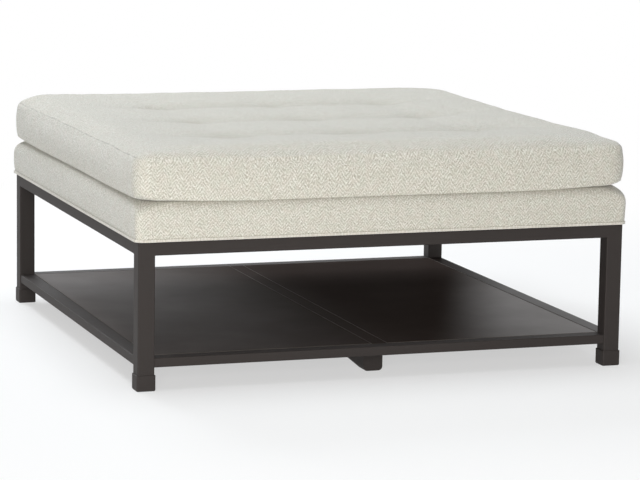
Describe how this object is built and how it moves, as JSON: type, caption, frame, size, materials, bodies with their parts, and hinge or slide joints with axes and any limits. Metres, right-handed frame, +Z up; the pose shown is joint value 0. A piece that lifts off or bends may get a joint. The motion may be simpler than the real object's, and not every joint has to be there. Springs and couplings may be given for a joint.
{
  "type": "ottoman coffee table",
  "caption": "Square ottoman table: welded steel base with a low sheet-metal shelf, upholstered deck, loose tufted top cushion.",
  "frame": {"origin": "on the floor, under the middle of the table", "axes": "+Z up, +X to the right and +Y to the back as one faces the front"},
  "size_m": [1.0732, 1.0732, 0.484],
  "materials": {
    "bronze_steel": "satin",
    "black_nylon": "matte",
    "softwood": "matte",
    "plywood": "matte",
    "dust_cloth": "matte",
    "herringbone": "matte",
    "base_cloth": "matte",
    "foam": "matte",
    "zinc_steel": "satin",
    "cord": "matte",
    "clear_grey_plastic": "satin"
  },
  "bodies": {
    "base": {"leg_front_left": "bronze_steel", "leg_front_right": "bronze_steel", "leg_back_left": "bronze_steel", "leg_back_right": "bronze_steel", "foot_sleeve_front_left": "bronze_steel", "foot_sleeve_front_right": "bronze_steel", "foot_sleeve_back_left": "bronze_steel", "foot_sleeve_back_right": "bronze_steel", "corner_plate_front_left": "bronze_steel", "corner_plate_front_right": "bronze_steel", "corner_plate_back_left": "bronze_steel", "corner_plate_back_right": "bronze_steel", "top_rail_front": "bronze_steel", "top_rail_right": "bronze_steel", "top_rail_back": "bronze_steel", "top_rail_left": "bronze_steel", "shelf_rail_front": "bronze_steel", "shelf_rail_right": "bronze_steel", "shelf_rail_back": "bronze_steel", "shelf_rail_left": "bronze_steel", "shelf_centre_rail": "bronze_steel", "shelf_panel_left": "bronze_steel", "shelf_panel_right": "bronze_steel", "shelf_ledge_left_outer": "bronze_steel", "shelf_ledge_left_inner": "bronze_steel", "shelf_ledge_right_outer": "bronze_steel", "shelf_ledge_right_inner": "bronze_steel", "centre_runner": "bronze_steel", "runner_cap_front": "bronze_steel", "runner_cap_back": "bronze_steel", "leg_glide_front_left": "black_nylon", "leg_glide_front_right": "black_nylon", "leg_glide_back_left": "black_nylon", "leg_glide_back_right": "black_nylon", "runner_glides": "black_nylon", "deck_rail_front": "softwood", "deck_rail_right": "softwood", "deck_rail_back": "softwood", "deck_rail_left": "softwood", "deck_cross_rail_left": "softwood", "deck_cross_rail_right": "softwood", "deck_corner_block_front_left": "softwood", "deck_corner_block_front_right": "softwood", "deck_corner_block_back_left": "softwood", "deck_corner_block_back_right": "softwood", "deck_board": "plywood", "dust_cover": "dust_cloth", "deck_cover": "herringbone", "deck_welt": "herringbone", "deck_foam": "foam", "mounting_bolts": "zinc_steel", "mounting_washers": "zinc_steel", "tee_nuts": "zinc_steel", "deck_screws": "zinc_steel"},
    "cushion": {"cushion_cover": "herringbone", "cushion_base_cloth": "base_cloth", "cushion_core": "foam", "tuft_ties": "cord", "tuft_anchor_discs": "clear_grey_plastic"}
  },
  "joints": [
    {"name": "cushion_lift", "type": "slide", "parent": "base", "child": "cushion", "axis": [0, 0, 1], "range_m": [0, 0.15]}
  ]
}
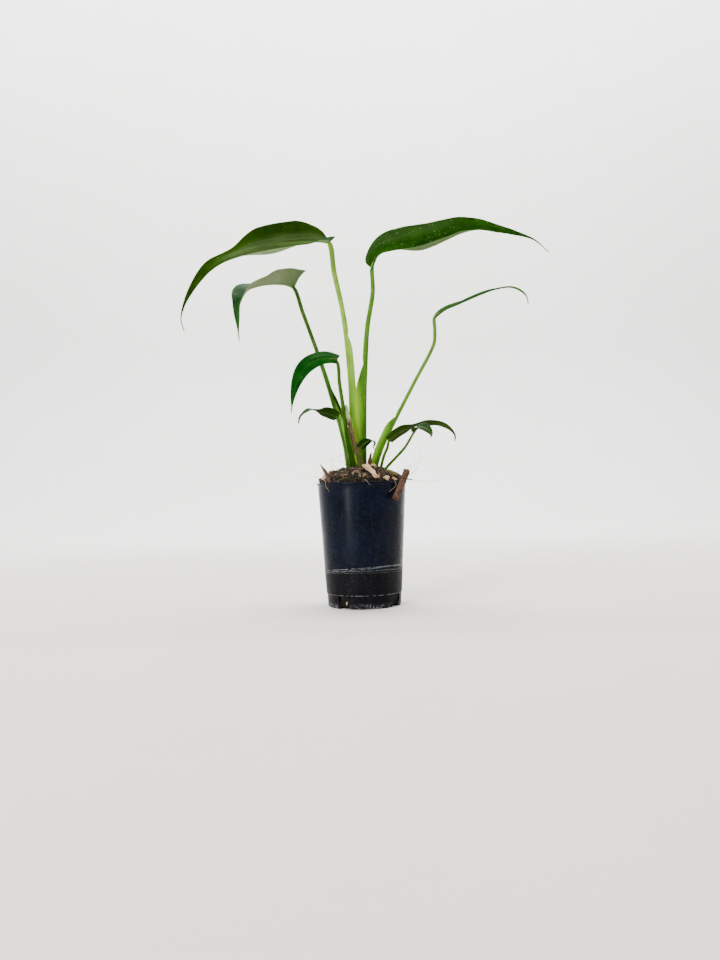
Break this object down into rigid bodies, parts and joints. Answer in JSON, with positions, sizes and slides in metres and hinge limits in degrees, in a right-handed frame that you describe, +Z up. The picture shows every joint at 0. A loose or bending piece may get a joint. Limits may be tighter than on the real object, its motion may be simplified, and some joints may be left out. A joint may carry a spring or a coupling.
{
  "type": "potted flame-leaved monstera",
  "caption": "Young aroid house plant with long arching leaves on sheathed stalks, rooted in a bark and soil heap in a small round nursery pot.",
  "frame": {"origin": "centre of the flat underside of the pot", "axes": "+Z up along the pot's axis, +X to the right seen from the plant's front, +Y to the back"},
  "size_m": [0.2776, 0.0724, 0.3044],
  "materials": {
    "pot": "satin injection-moulded plastic with limescale lines",
    "soil": "coarse dark bark and fibre mix",
    "crown_and_roots": "matt pale root skin",
    "leaf_blade": "satin dark green above, grey-green below",
    "leaf_stalk": "smooth satin green, paler along the sheaths",
    "dried_sheath": "dry, papery and fibrous",
    "surface_root": "matt greenish-brown root bark",
    "bark": "rough red-brown bark",
    "wood_chip": "raw split wood"
  },
  "bodies": {
    "root": {"pot": "pot", "soil": "soil", "crown_and_roots": "crown_and_roots", "stalk_upper_left": "leaf_stalk", "blade_upper_left": "leaf_blade", "stalk_upper_right": "leaf_stalk", "blade_upper_right": "leaf_blade", "stalk_middle_left": "leaf_stalk", "blade_middle_left": "leaf_blade", "stalk_low_left": "leaf_stalk", "blade_low_left": "leaf_blade", "stalk_lowest_left": "leaf_stalk", "blade_lowest_left": "leaf_blade", "stalk_middle_right": "leaf_stalk", "blade_middle_right": "leaf_blade", "stalk_low_right_long": "leaf_stalk", "blade_low_right_long": "leaf_blade", "stalk_low_right_short": "leaf_stalk", "blade_low_right_short": "leaf_blade", "stalk_centre_front": "leaf_stalk", "blade_centre_front": "leaf_blade", "dried_sheath_left": "dried_sheath", "dried_sheath_right": "dried_sheath", "surface_root": "surface_root", "bark_splinter": "bark", "thin_twig": "bark", "bark_tube": "bark", "chip_long": "wood_chip", "chip_pink": "wood_chip", "chip_orange": "wood_chip", "chip_pale": "wood_chip", "chip_left": "wood_chip", "chip_back_left": "wood_chip", "chip_back": "wood_chip", "chip_back_right": "wood_chip", "chip_side_left": "wood_chip"}
  },
  "joints": []
}
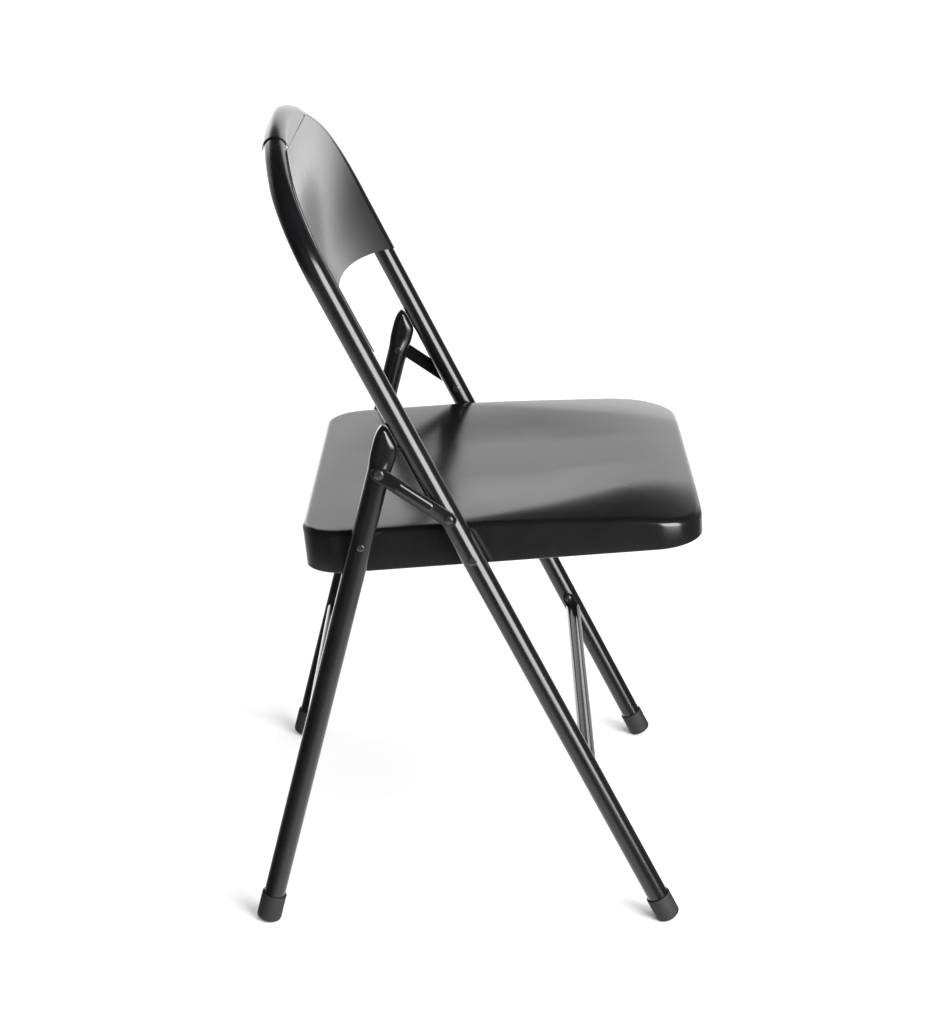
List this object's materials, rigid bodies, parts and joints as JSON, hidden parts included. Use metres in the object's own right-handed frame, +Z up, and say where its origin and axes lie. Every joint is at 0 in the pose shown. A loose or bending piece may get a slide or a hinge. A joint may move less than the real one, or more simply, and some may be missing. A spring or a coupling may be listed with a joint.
{
  "type": "folding chair",
  "caption": "Black steel folding chair with a dished sheet back, a pressed seat pan and tube legs; seat and rear legs fold flat to the front frame.",
  "frame": {"origin": "on the floor, under the middle of the bounding box of the open chair", "axes": "+Z up; X across the chair; the sitter faces -Y, and the left-hand pieces are at +X"},
  "size_m": [0.451, 0.4484, 0.7887],
  "materials": {
    "black_paint": "smooth semi-gloss black powder coat",
    "rivet_steel": "dark glossy rivets",
    "foot_rubber": "matt dark moulded rubber",
    "spacer_nylon": "matt black nylon, assumed: only the gap that it fills is seen"
  },
  "bodies": {
    "front_frame": {"front_frame_tube": "black_paint", "back_panel": "black_paint", "front_crossbar": "black_paint", "front_foot_right": "foot_rubber", "front_foot_left": "foot_rubber", "front_crossbar_rivet_right": "rivet_steel", "front_crossbar_rivet_left": "rivet_steel", "seat_front_rivet_right": "rivet_steel", "seat_front_rivet_left": "rivet_steel", "seat_front_spacer_right": "spacer_nylon", "seat_front_spacer_left": "spacer_nylon", "link_front_rivet_right": "rivet_steel", "link_front_rivet_left": "rivet_steel"},
    "seat": {"seat_pan": "black_paint", "seat_rear_spacer_right": "spacer_nylon", "seat_rear_spacer_left": "spacer_nylon"},
    "rear_frame": {"rear_crossbar": "black_paint", "rear_leg_right": "black_paint", "rear_leg_left": "black_paint", "rear_foot_right": "foot_rubber", "rear_foot_left": "foot_rubber", "rear_crossbar_rivet_right": "rivet_steel", "rear_crossbar_rivet_left": "rivet_steel", "seat_rear_rivet_right": "rivet_steel", "seat_rear_rivet_left": "rivet_steel", "link_rear_tail_right": "rivet_steel", "link_rear_tail_left": "rivet_steel"},
    "link_right": {"link_right": "black_paint", "link_rear_rivet_right": "rivet_steel"},
    "link_left": {"link_left": "black_paint", "link_rear_rivet_left": "rivet_steel"}
  },
  "joints": [
    {"name": "seat_fold", "type": "hinge", "parent": "front_frame", "child": "seat", "pos_m": [0, 0.00182, 0.3984], "axis": [-1, 0, 0], "range_deg": [0, 110.86]},
    {"name": "rear_leg_fold", "type": "hinge", "parent": "seat", "child": "rear_frame", "pos_m": [0, 0.10792, 0.4125], "axis": [1, 0, 0], "range_deg": [0, 69.75]},
    {"name": "link_fold_right", "type": "hinge", "parent": "front_frame", "child": "link_right", "pos_m": [-0.2223, 0.02359, 0.4415], "axis": [-1, 0, 0], "range_deg": [0, 133.31]},
    {"name": "link_fold_left", "type": "hinge", "parent": "front_frame", "child": "link_left", "pos_m": [0.2223, 0.02359, 0.4415], "axis": [-1, 0, 0], "range_deg": [0, 133.31]}
  ],
  "couplings": [
    {"joint": "rear_leg_fold", "follows": "seat_fold", "ratio": 0.62911},
    {"joint": "link_fold_right", "follows": "seat_fold", "ratio": 1.2024},
    {"joint": "link_fold_left", "follows": "seat_fold", "ratio": 1.2024}
  ]
}
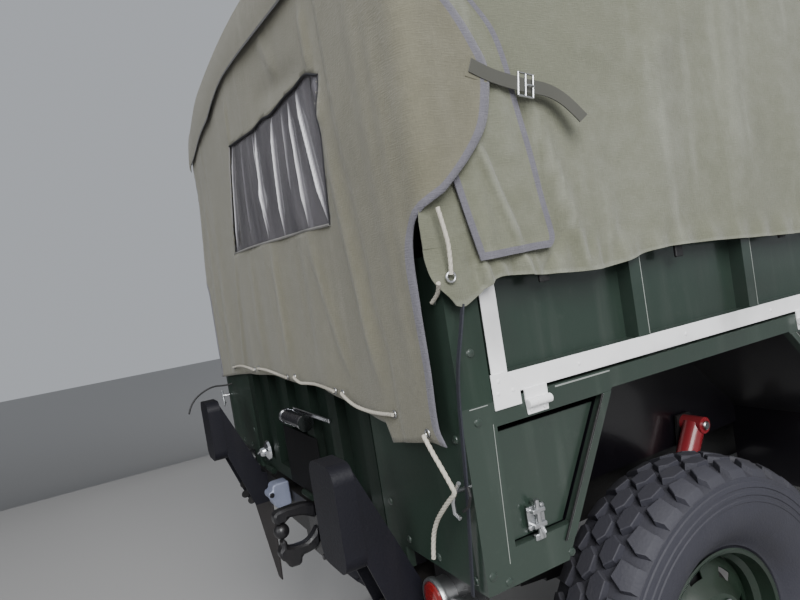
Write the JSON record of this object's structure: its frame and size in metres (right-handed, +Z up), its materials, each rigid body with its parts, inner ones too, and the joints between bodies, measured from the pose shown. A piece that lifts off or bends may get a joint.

.....

*WORK REQUIRED*
Show each line of the listing that holds the string "bending".

*WORKED ANSWER*
Break this object down into rigid bodies, parts and joints. Answer in JSON, with positions, sizes and slides in metres and hinge limits in degrees, in a right-handed frame that you describe, +Z up. The picture shows every joint at 0. A loose or bending piece may get a joint. Limits may be tighter than on the real object, its motion may be simplified, and some joints may be left out. A joint may carry a spring or a coupling.
List this object's materials, rigid bodies, parts and joints as JSON, hidden parts included. Use metres in the object's own right-handed frame, +Z up, and say where its origin and axes lie. Every joint is at 0 in the pose shown. A loose or bending piece may get a slide or a hinge. A joint may move less than the real one, or more simply, and some may be missing. A spring or a coupling may be listed with a joint.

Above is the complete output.